## EXCERPTED DATA
<<<<

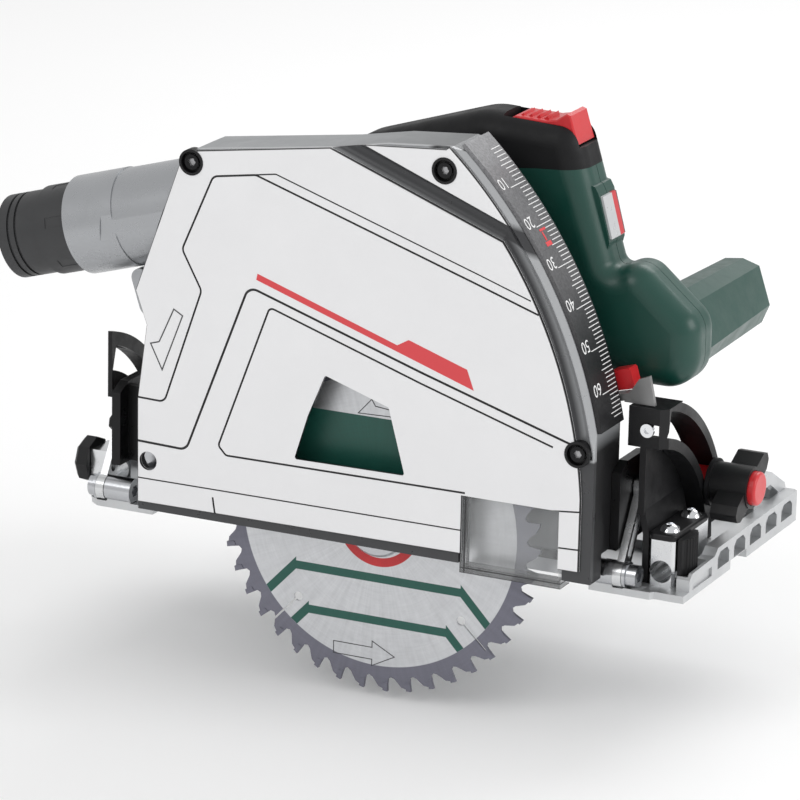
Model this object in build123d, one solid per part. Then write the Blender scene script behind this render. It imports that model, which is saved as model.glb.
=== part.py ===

>>>>
<<<<

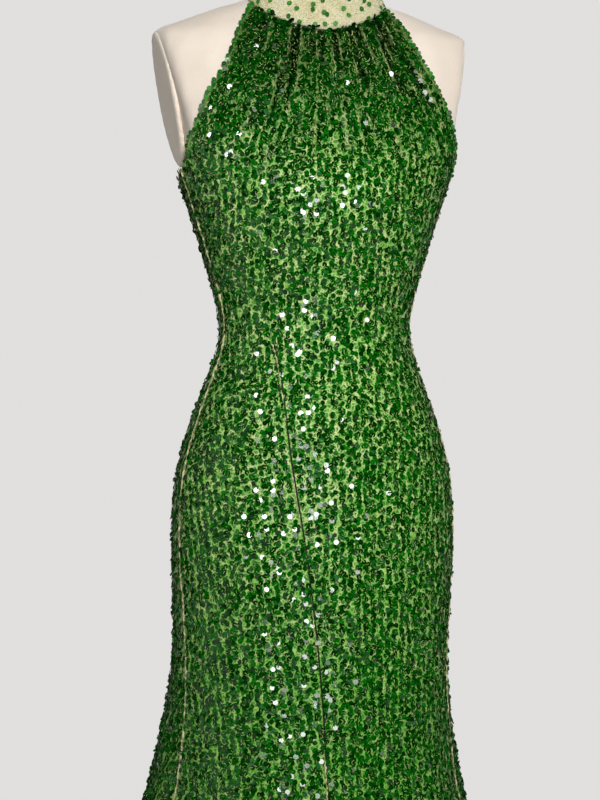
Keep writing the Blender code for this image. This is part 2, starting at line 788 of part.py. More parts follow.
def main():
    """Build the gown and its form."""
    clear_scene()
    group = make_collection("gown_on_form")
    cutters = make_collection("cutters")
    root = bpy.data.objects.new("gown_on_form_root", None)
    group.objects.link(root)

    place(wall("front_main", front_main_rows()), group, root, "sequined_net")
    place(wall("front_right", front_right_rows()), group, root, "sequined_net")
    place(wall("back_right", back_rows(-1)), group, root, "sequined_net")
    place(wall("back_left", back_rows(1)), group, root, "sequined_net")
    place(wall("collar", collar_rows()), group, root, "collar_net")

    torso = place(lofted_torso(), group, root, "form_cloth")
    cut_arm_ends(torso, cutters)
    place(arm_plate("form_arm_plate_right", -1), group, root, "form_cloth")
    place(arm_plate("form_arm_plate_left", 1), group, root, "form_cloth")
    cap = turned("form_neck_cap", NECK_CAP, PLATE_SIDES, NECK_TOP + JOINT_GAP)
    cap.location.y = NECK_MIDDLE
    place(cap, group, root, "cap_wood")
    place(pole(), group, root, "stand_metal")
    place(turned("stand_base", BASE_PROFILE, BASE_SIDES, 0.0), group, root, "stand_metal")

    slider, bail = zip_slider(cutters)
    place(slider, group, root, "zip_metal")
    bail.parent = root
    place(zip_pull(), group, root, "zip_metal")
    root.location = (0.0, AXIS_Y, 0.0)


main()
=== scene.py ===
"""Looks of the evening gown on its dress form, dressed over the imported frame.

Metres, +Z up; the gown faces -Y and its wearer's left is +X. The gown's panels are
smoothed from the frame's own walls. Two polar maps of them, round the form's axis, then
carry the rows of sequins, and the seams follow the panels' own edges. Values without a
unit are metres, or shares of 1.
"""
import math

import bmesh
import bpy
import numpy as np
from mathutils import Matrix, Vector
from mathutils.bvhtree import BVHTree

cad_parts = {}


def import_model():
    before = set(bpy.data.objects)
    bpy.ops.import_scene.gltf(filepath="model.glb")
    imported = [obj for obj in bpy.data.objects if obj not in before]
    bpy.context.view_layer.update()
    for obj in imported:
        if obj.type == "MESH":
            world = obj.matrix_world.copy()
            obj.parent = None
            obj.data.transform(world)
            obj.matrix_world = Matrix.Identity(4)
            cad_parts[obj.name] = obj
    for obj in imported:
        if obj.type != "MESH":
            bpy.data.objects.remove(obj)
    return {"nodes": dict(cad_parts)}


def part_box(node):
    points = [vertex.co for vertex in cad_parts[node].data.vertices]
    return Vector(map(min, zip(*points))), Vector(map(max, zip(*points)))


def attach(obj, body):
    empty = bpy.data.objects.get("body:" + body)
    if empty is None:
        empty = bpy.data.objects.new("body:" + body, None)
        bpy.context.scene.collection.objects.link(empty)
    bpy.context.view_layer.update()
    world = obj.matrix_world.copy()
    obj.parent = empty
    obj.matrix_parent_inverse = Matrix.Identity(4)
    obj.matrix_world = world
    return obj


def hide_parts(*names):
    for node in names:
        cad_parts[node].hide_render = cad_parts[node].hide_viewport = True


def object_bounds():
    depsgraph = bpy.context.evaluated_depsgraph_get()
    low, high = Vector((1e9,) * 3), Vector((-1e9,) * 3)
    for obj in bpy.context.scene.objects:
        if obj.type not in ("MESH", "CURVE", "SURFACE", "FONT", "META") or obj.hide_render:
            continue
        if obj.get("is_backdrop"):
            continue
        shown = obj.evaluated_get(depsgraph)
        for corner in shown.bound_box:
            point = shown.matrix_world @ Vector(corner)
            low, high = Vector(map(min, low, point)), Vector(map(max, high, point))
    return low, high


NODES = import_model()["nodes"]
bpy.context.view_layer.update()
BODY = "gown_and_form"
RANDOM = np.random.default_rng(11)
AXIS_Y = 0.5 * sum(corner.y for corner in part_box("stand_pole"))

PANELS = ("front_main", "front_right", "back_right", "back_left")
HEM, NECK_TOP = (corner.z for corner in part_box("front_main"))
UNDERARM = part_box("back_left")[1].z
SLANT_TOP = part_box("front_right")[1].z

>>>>

## INSTRUCTIONS TO FOLLOW
Across the data, tally the lines containing "Blender" and give back the number alone.

## EXPECTED ANSWER
2